Die Bremer SPD sperrt sich dennoch dagegen, das Mahnmal am Fuß des monumentalen Neubaus von Kühne+Nagel zu ermöglichen. Es geht um ein paar Quadratmeter des städtischen Grund und Bodens – eine Platzierung derart unmittelbar vor dem Firmengelände sei dem Konzern jedoch nicht zuzumuten, meint Bremens sozialdemokratischer Bürgermeister Carsten Sieling. Zudem sei es historisch nicht angemessen, einer einzelnen Firma einen derartigen „Erinnerungsort“ vor die Nase zu setzen.
Neuer Standort ist 400 Meter von Kühne+Nagel entfernt
Die Bremer Grünen hingegen haben sich ausdauernd dafür eingesetzt, den Entwurf wie vorgesehen zu realisieren. Sie können sich auf einen Beschluss der Bremer Bürgerschaft berufen, den diese bei nur fünf Gegenstimmen von der FDP im November gefasst hatte: Demnach soll bei der Errichtung des „Arisierungs“-Mahnmals „insbesondere auch ein Standort im Umfeld des Neubaus der Firma Kühne+Nagel“ einbezogen werden. Doch die SPD dehnte den Begriff des „Umfelds“ derart, dass sie doch lieber einen Standort im weit entfernten Stadtteil Walle vorschlug.
In einer langen Nachtsitzung einigten sich die Koalitionäre nun auf einen Standort circa 400 Meter von Kühne+Nagel entfernt, mitten im belebtesten Teil der Flaniermeile. Technisch wäre der Entwurf allerdings nur umsetzbar, wenn der Landeskonservator dafür einen Teil der denkmalgeschützten alten Kaimauer freigeben würde – der Rest des von Rot-Grün ins Auge gefasste Areals besteht aus Sitzstufen, die keinen Platz für den Entwurf lassen.
Der besteht aus zwei rechtwinklig aufeinanderstoßenden Sichtschächten, die an deren Ende die Schattenkonturen ausgeräumter Möbel zu sehen sind. Ein subtiler Hinweis darauf, dass in Westeuropa ab 1942 der Inhalt von circa 70.000 Wohnungen jüdischer Familien zur „Verwertung“ nach Deutschland geschafft wurde.

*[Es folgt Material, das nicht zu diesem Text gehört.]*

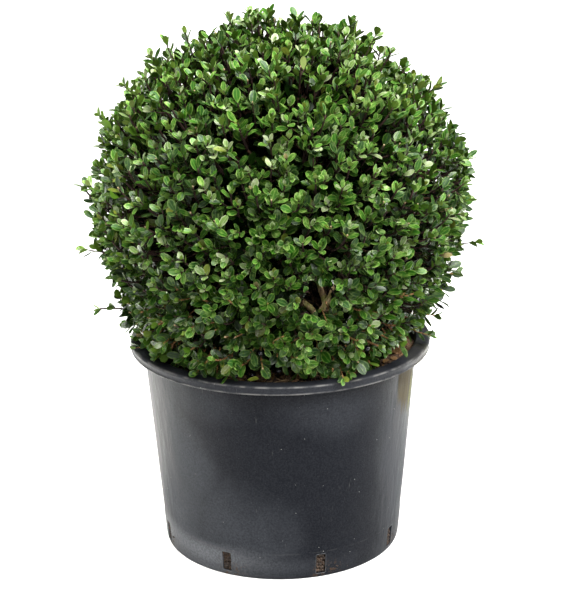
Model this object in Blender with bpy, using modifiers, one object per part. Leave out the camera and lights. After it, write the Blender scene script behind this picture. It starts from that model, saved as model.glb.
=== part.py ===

Obskure Täter-Opfer-Verkehrungen
An diesem Geschäft hatte Kühne+Nagel maßgeblichen Anteil – in Gegensatz zu den anderen Bremer Speditionen, die „nur“ an der Beraubung der zahlenmäßig eher kleinen jüdischen Gemeinde Bremens verdienten sowie an der Auswanderung: Die über Bremerhaven fliehenden jüdischen Familien mussten immer öfter ihre Kisten im Hafen zurücklassen, deren Inhalt dann versteigert wurde. Die Dimension dieser „Arisierungs“-Gewinne war allerdings längst nicht so groß wie das von Kühne+Nagel dominierte Westeuropageschäft.
An Vorschlägen für die Mahnmalplatzierung war in Bremen und umzu kein Mangel: Zahlreiche BremerInnen beteiligten sich, dabei kam es allerdings auch zu obskuren Täter-Opfer-Verkehrungen wie in Gestalt der Aussage: Der „einzige richtige Ort in Bremen“ für das Mahnmal sei „auf oder vor dem Gelände der Synagoge in Schwachhausen“. Dem Weser-Kurier war das einen Abdruck an erster Stelle der Leserbriefspalte wert.
Die SPD wiederum zeigte große Kreativität bei der Suche nach möglichst weit von Kühne+Nagel entfernten Standorten. Dass der jetzige Kompromissvorschlag wenigstens in Reichweite des Weltkonzerns liegt, hat die Grünen eine harte Verhandlungsnacht gekostet.